Se fondant sur la loi de protection de l'enfance de 1987, modifiée en 2007, qui interdit à la vente "les objets à caractère pornographique" à moins de 200 mètres d'un "établissement d'enseignement", les associations considèrent comme une infraction la vente de sex-toys à 90 mètres de l'école-collège Saint-Merri. Elles réclament 10 000 euros chacune de dommages et intérêts résultant de "l'atteinte à leur statut". M. Busnel risque quant à lui deux ans de prison et 30 000 euros d'amende.
Avant de s'attaquer au fond, les magistrats ont d'abord rejeté la question prioritaire de constitutionnalité soulevée par Richard Malka, l'avocat de M. Busnel, qui considérait que la loi de 2007 constituait une "atteinte disproportionnée à la liberté d'entreprendre", tous les sex-shops de France se trouvant à moins de 200 mètres d'un établissement d'enseignement, définition qui comprend "aussi bien la Sorbonne que l'Ecole nationale de la magistrature à Bordeaux", selon lui. Ils ont ensuite jugé irrecevable la poursuite engagée par la CNAFC en raison de son objet social, qui ne stipule pas que l'association a pour mission la protection de l'enfance.
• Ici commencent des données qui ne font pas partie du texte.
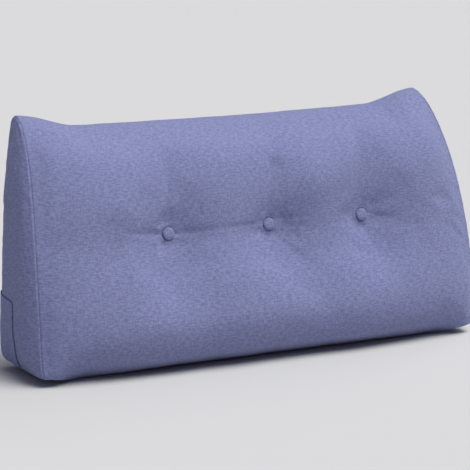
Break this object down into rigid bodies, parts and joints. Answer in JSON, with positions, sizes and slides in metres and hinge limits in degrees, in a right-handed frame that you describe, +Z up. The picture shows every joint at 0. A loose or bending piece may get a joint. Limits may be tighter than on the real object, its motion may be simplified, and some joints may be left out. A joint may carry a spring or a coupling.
{
  "type": "wedge back cushion",
  "caption": "Triangular wedge back cushion with a sloping, button-tufted front, flat back, narrow flat base and a closure flap round the foot of its back.",
  "frame": {"origin": "bottom centre of the bounding box, on the surface that the cushion stands on", "axes": "+X along the cushion's length to the right of someone facing its front, +Y towards its flat back, +Z up"},
  "size_m": [1.0386, 0.246, 0.5065],
  "materials": {
    "body_cloth": "matte, blue-violet heathered linen-look weave",
    "flap_cloth": "matte, the same heathered weave as the body",
    "button_cloth": "matte, the same weave stretched over a domed button"
  },
  "bodies": {
    "root": {"cushion_body": "body_cloth", "closure_flap": "flap_cloth", "button_left": "button_cloth", "button_middle": "button_cloth", "button_right": "button_cloth"}
  },
  "joints": []
}
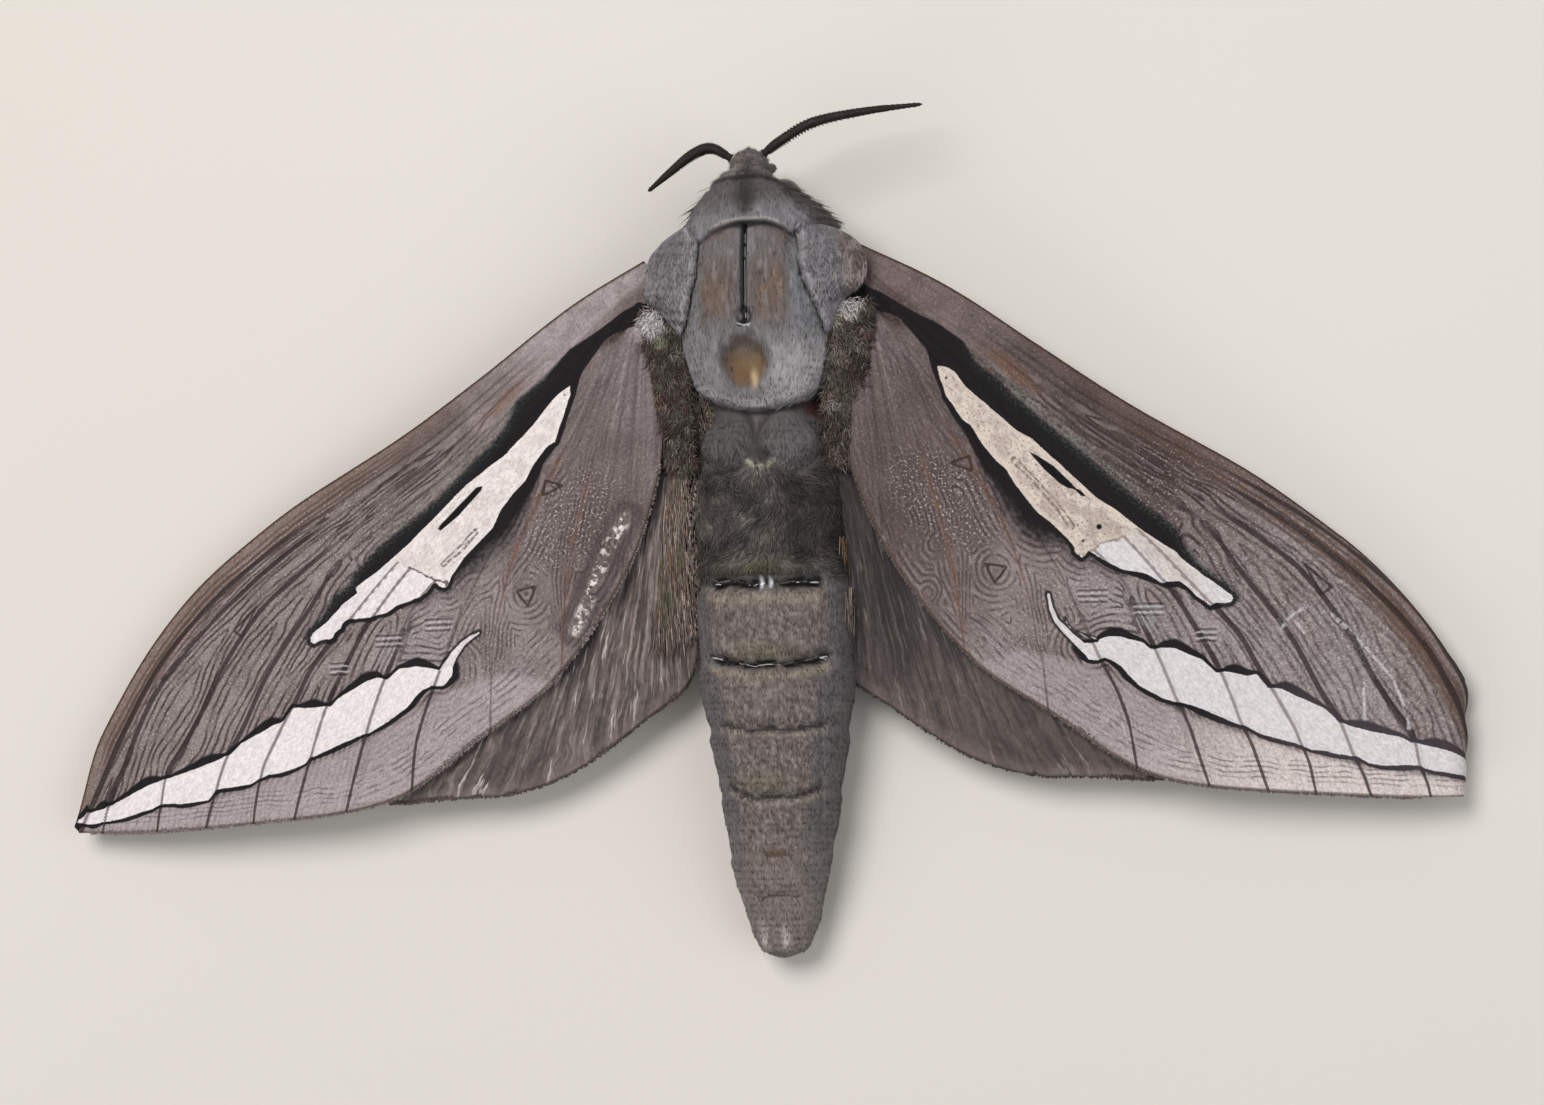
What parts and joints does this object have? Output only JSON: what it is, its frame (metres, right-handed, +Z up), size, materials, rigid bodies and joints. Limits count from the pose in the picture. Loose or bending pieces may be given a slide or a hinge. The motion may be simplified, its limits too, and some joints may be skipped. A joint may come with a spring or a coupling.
{
  "type": "rain moth",
  "caption": "Large grey ghost moth lying flat with its wings spread, belly and feet on the floor, as a still life-size museum model.",
  "frame": {"origin": "middle of the bounding box at floor level", "axes": "+X towards the moth's right side, +Y towards its head, +Z up from the floor"},
  "size_m": [0.1004, 0.06, 0.0109],
  "materials": {
    "thorax": "short smooth blue-grey scales lying towards the rear",
    "abdomen": "brown-grey scales and fine hair, darker and fuzzier near the thorax",
    "head": "dark brown tufted hair",
    "forewing": "matt grey-brown scales with black and silver-white markings",
    "hindwing": "dark brown scales with long hair near the root",
    "eye": "glossy dark compound eye",
    "antenna": "dark brown horn with fine side teeth",
    "leg": "brown hairy legs with dark claws"
  },
  "bodies": {
    "root": {"head": "head", "collar": "thorax", "thorax": "thorax", "abdomen": "abdomen", "eye_left": "eye", "palp_left": "head", "antenna_left": "antenna", "tegula_left": "thorax", "forewing_left": "forewing", "hindwing_left": "hindwing", "leg_front_left": "leg", "leg_mid_left": "leg", "leg_hind_left": "leg", "eye_right": "eye", "palp_right": "head", "antenna_right": "antenna", "tegula_right": "thorax", "forewing_right": "forewing", "hindwing_right": "hindwing", "leg_front_right": "leg", "leg_mid_right": "leg", "leg_hind_right": "leg"}
  },
  "joints": []
}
"LE SIMULATEUR DE FELLATION, C'EST DE LA PURE MÉCANIQUE"
Trois témoins, tous cités par la défense, se sont succédé à la barre. La responsable de la boutique a d'abord insisté sur les règles internes du magasin et les vérifications d'identité qui sont effectuées dès lors que les vendeurs ont un doute sur l'âge d'un client. "Deux panneaux indiquent que l'entrée est interdite aux mineurs", a-t-elle dit, ajoutant que les sex-toys "qui ne sont pas en vitrine" sont avant tout "érotiques et ludiques".
Thérèse Clerc, militante féministe historique, est venue insister sur l'importance des sex-toys chez les personnes âgées, "un remède contre la solitude", tout en notant qu'aujourd'hui "nos gosses en savent bien plus que nous avec Internet". En outre, elle a indiqué s'être rendue au "love-shop" et ne pas avoir trouvé "une boutique flamboyante faite pour attirer le chaland". Pour le sexologue Yves Feroul, qui s'est lancé dans une petite histoire des sex-toys, ceux-ci constituent "plus un jeu pour l'imagination".
Le conseil de CLER Amour et Famille, Henri de Beauregard, a dénoncé "la caricature et le barnum médiatique soigneusement organisé", déplorant qu'on présente ses clients comme des "censeurs". "On vient nous dire que l'adjectif 'pornographique' n'a pas été défini par le législateur, mais c'est une tartufferie. On aurait dit : est pornographique ce qui est obscène et lubrique. La défense aurait alors plaidé : 'mais on n'a pas défini le terme lubrique'", a-t-il souligné, faussement candide.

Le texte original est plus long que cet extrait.